Мне кажется, вернее последнее.
Всемирная выставка заключала в себе, вместе с представителями двух прежних направлений наших (академического и портретного), несколько представителей и нынешнего, реалистического. Их было немного, и ничего, в том числе, высокоталантливого в такой мере, что бы могло считаться совершенным созданием, наравне с ловко эскамотированными от публики картинами Федотова. Но, видно, в них заключаются и сила новизны, и начатки будущего широкого развития, когда они и в Лондоне произвели на иностранцев то самое впечатление, которое производили у нас дома, на выставках. Только на них и было обращено всеобщее внимание, только их и изучали с любовью, только на них и указывали, как на выражение нынешнего состояния русского искусства, как на вернейший залог самостоятельного развития его. «Все надежды русского искусства в будущем, — говорит Тэйлор, — опираются на картины из русской жизни и истории, а не на претензливые академические сочинения Брюллова, Иванова и других.
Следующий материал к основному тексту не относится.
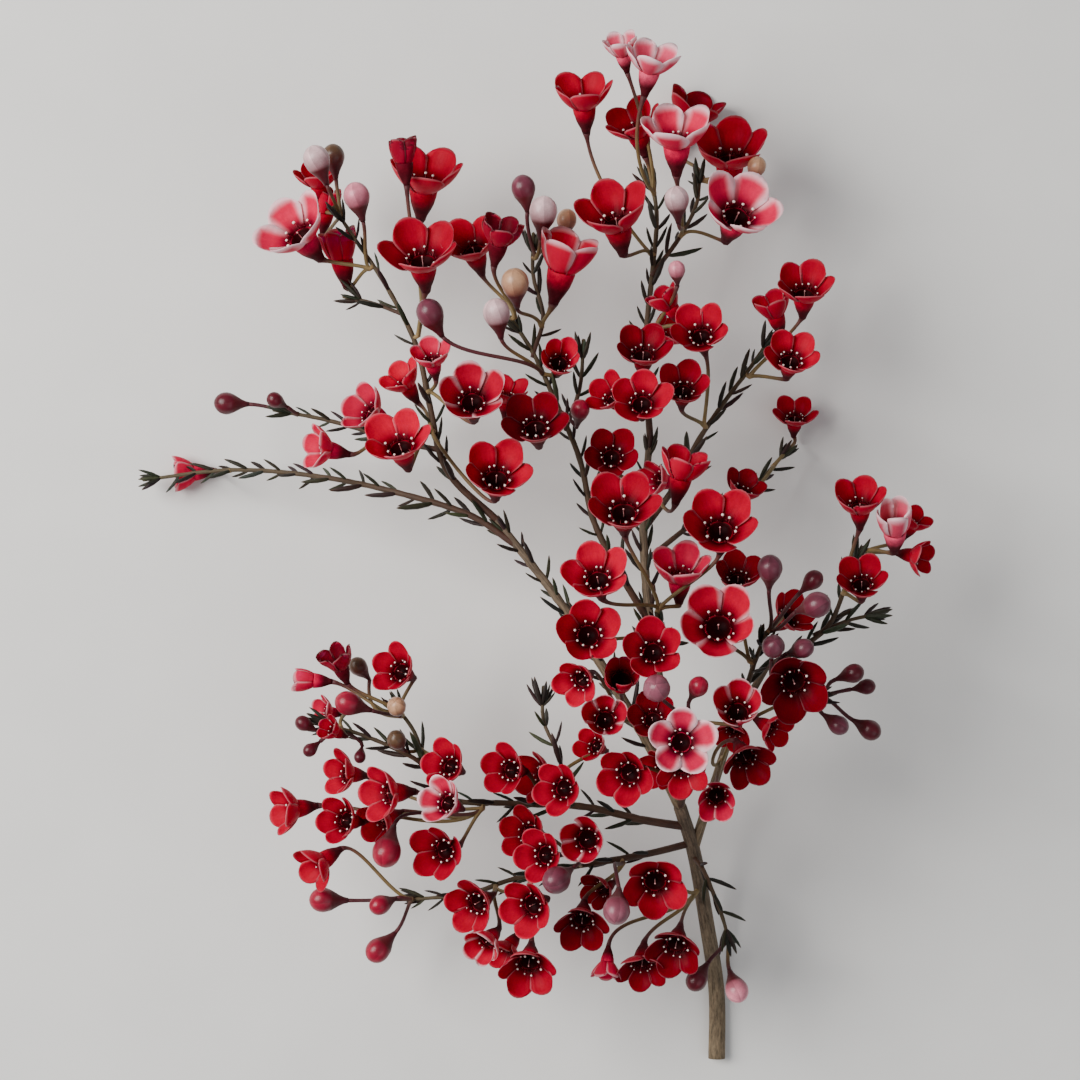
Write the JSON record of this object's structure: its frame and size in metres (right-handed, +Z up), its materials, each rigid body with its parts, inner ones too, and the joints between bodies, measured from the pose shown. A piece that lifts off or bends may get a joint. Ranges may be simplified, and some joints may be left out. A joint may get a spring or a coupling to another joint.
{
  "type": "cut waxflower stem",
  "caption": "Cut waxflower stem lying down: a forked woody stem with thin leafy shoots and loose bunches of small five-petalled red flowers and round buds.",
  "frame": {"origin": "centre of the bounding box, at the surface that the stem lies on", "axes": "+Z up from that surface, +Y from the cut end toward the top of the stem, +X to the right as seen from above"},
  "size_m": [0.2458, 0.3199, 0.1098],
  "materials": {
    "woody_bark": "matte",
    "leafy_shoot": "matte",
    "petals": "satin"
  },
  "bodies": {
    "root": {"woody_stem": "woody_bark", "left_tip_shoot": "leafy_shoot", "left_bud_shoot": "leafy_shoot", "upper_left_shoot": "leafy_shoot", "upper_middle_shoot": "leafy_shoot", "top_shoot": "leafy_shoot", "upper_right_shoot": "leafy_shoot", "far_right_shoot": "leafy_shoot", "right_shoot": "leafy_shoot", "right_bud_shoot": "leafy_shoot", "centre_shoot": "leafy_shoot", "centre_right_shoot": "leafy_shoot", "lower_centre_shoot": "leafy_shoot", "lower_left_shoot": "leafy_shoot", "lower_left_leafy_shoot": "leafy_shoot", "bottom_left_shoot": "leafy_shoot", "trailing_shoot": "leafy_shoot", "top_tip_bunch": "petals", "top_left_bunch": "petals", "top_back_bunch": "petals", "top_right_bunch": "petals", "top_foot_bunch": "petals", "left_crown_bunch": "petals", "left_pale_bunch": "petals", "left_tall_bunch": "petals", "middle_bunch": "petals", "middle_bud_bunch": "petals", "middle_cup_bunch": "petals", "middle_low_bunch": "petals", "left_side_bunch": "petals", "left_front_bunch": "petals", "left_upper_bunch": "petals", "middle_dark_bunch": "petals", "upper_bunch": "petals", "upper_right_bunch": "petals", "right_crown_bunch": "petals", "centre_back_bunch": "petals", "centre_bunch": "petals", "centre_left_bunch": "petals", "centre_low_bunch": "petals", "right_front_bunch": "petals", "right_bud_bunch": "petals", "right_dark_bunch": "petals", "far_right_bunch": "petals", "right_side_bunch": "petals", "front_bud_bunch": "petals", "front_bunch": "petals", "front_low_bunch": "petals", "front_right_bunch": "petals", "lower_crown_bunch": "petals", "lower_left_bunch": "petals", "lower_bright_bunch": "petals", "lower_front_bunch": "petals", "bottom_bud_bunch": "petals", "bottom_back_bunch": "petals", "bottom_middle_bunch": "petals", "bottom_tip_bunch": "petals", "bottom_low_bunch": "petals", "bottom_dark_bunch": "petals", "bottom_right_bunch": "petals"}
  },
  "joints": []
}
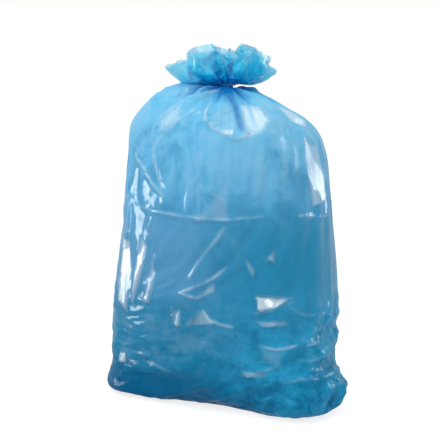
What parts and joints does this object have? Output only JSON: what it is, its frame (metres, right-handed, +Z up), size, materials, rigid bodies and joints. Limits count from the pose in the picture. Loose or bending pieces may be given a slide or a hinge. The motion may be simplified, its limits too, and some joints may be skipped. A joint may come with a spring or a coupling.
{
  "type": "garbage bag",
  "caption": "Filled garbage bag of thin blue film, standing on its base, gathered at the neck by a narrow tie under a ruffle of loose film.",
  "frame": {"origin": "middle of the footprint, on the surface that the bag stands on", "axes": "+Z up along the bag, +X along its wide side to the right as seen from the front, -Y to the front"},
  "size_m": [0.539, 0.4012, 0.7532],
  "materials": {
    "film": "thin glossy translucent film",
    "tie": "satin"
  },
  "bodies": {
    "root": {"bag": "film", "neck_tie": "tie"}
  },
  "joints": []
}
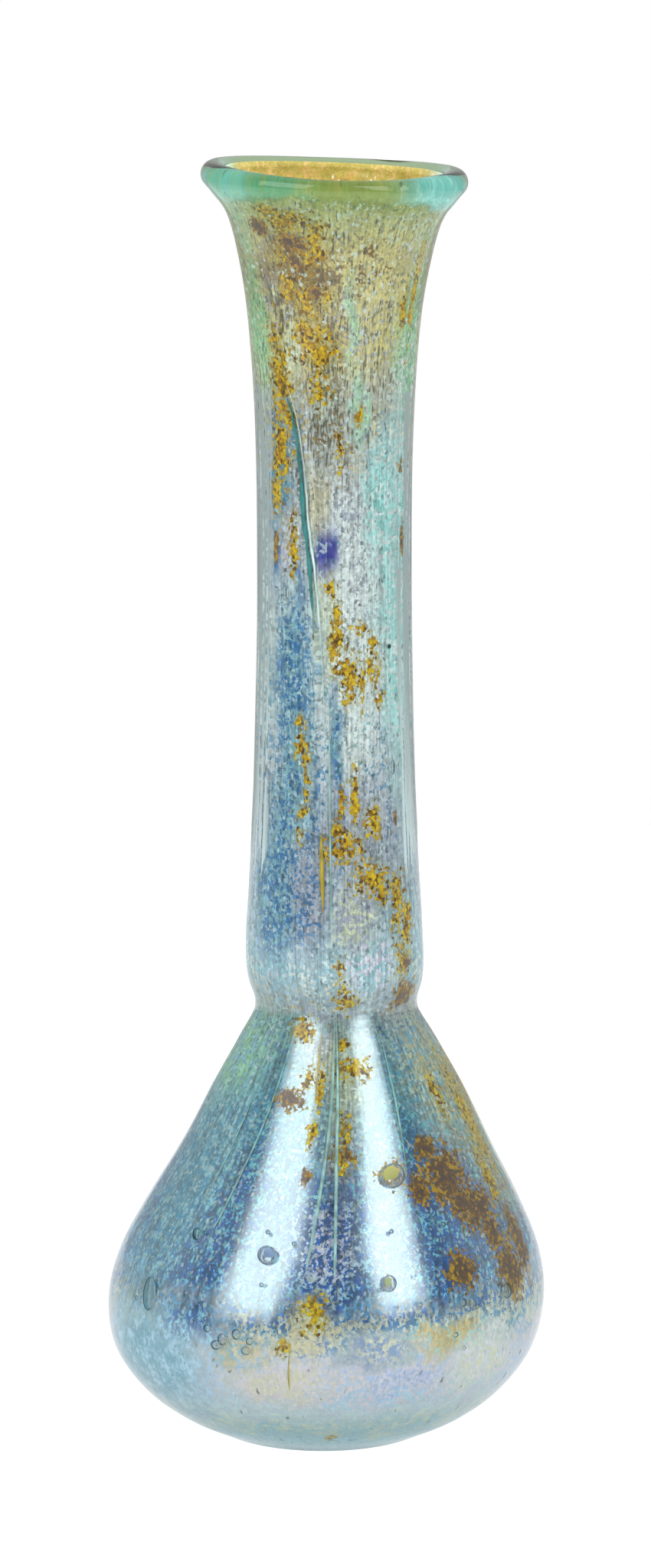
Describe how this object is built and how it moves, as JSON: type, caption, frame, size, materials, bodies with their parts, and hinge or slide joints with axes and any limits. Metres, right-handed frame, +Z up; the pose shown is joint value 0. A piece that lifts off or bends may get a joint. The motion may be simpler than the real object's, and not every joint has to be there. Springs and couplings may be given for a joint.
{
  "type": "roman glass unguentarium",
  "caption": "Free-blown glass perfume flask with a low bell-shaped body, pinched throat, tall neck and flared mouth with a folded lip.",
  "frame": {"origin": "centre of the footprint, on the surface that the flask stands on", "axes": "+Z up the neck; -Y is the front; the lip's higher side is at -X"},
  "size_m": [0.041, 0.041, 0.1198],
  "materials": {
    "glass": "sea-green blown glass, its inside coated with pearly weathering and brown and ochre crusts"
  },
  "bodies": {
    "root": {"flask": "glass"}
  },
  "joints": []
}
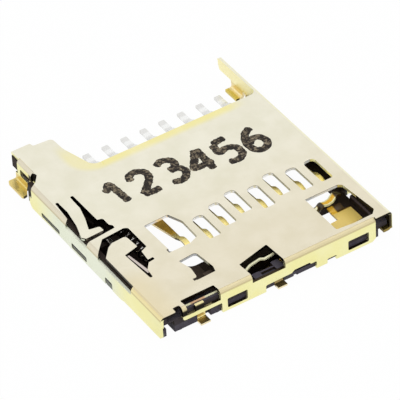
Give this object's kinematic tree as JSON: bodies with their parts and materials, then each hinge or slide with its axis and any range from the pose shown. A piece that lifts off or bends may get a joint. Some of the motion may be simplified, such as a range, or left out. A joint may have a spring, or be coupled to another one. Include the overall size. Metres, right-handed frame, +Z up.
{
  "type": "microsd card connector",
  "caption": "Push-push memory card socket for surface mounting: folded metal shell, moulded housing, sprung contacts, card detect switch and sliding ejector with a cam pin.",
  "frame": {"origin": "middle of the connector's bounding box, on the board's surface", "axes": "+Z up from the board, +Y the way the card goes in, +X towards the side with the eject mechanism"},
  "size_m": [0.013, 0.015, 0.0014],
  "materials": {
    "shell": "satin, pale gold flash",
    "housing": "matt black moulding",
    "contact": "bright gold flash, tinned tails",
    "switch": "gold flash",
    "slider": "matt black moulding",
    "pin": "bright wire",
    "spring": "bright spring wire"
  },
  "bodies": {
    "socket": {"shell": "shell", "housing": "housing", "contact_1": "contact", "contact_2": "contact", "contact_3": "contact", "contact_4": "contact", "contact_5": "contact", "contact_6": "contact", "contact_7": "contact", "contact_8": "contact", "switch_fixed_contact": "switch", "switch_moving_contact": "switch", "eject_spring": "spring"},
    "slider": {"eject_slider": "slider"},
    "pin": {"cam_pin": "pin"}
  },
  "joints": [
    {"name": "slider_travel", "type": "slide", "parent": "socket", "child": "slider", "axis": [0, 1, 0], "range_m": [0, 0.0046], "stiffness_N_per_m": 120, "springref_m": -0.002, "deforming": ["eject_spring"]},
    {"name": "pin_swing", "type": "hinge", "parent": "socket", "child": "pin", "pos_m": [0.00534, 0.00658, 0.001], "axis": [0, 0, 1], "range_deg": [0, 4]}
  ],
  "couplings": [
    {"joint": "pin_swing", "follows": "slider_travel", "rad_per_m": 14.4}
  ]
}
С искусством последнего рода Россия может только занять место в хвосте академического искусства Европы. Но если она примется за действительное национальное направление, то может занять почетное самостоятельное место». В этих словах иностранца выражено точь-в-точь то самое, что и мы, русские, начинаем нынче думать о нашем искусстве.
После долгого, странного ослепления все у нас, и публика, и художники, стали догадываться, что нет никакого толка в бесцветном, бесхарактерном, подражательном искусстве на чужие, и притом старые, темы, и стали искать нового собственного рода. Между тем нынешнее время вовсе не благоприятно развитию портретной живописи: фотография почти совершенно убила портрет, и весь наш талант к нему затих, замолк, вдруг сошел со сцены. Всему, что только было у нас даровитого между людьми нового поколения, не оставалось ничего другого, как поворотить на национальную дорогу, приняться за родные сюжеты древней или новой русской жизни.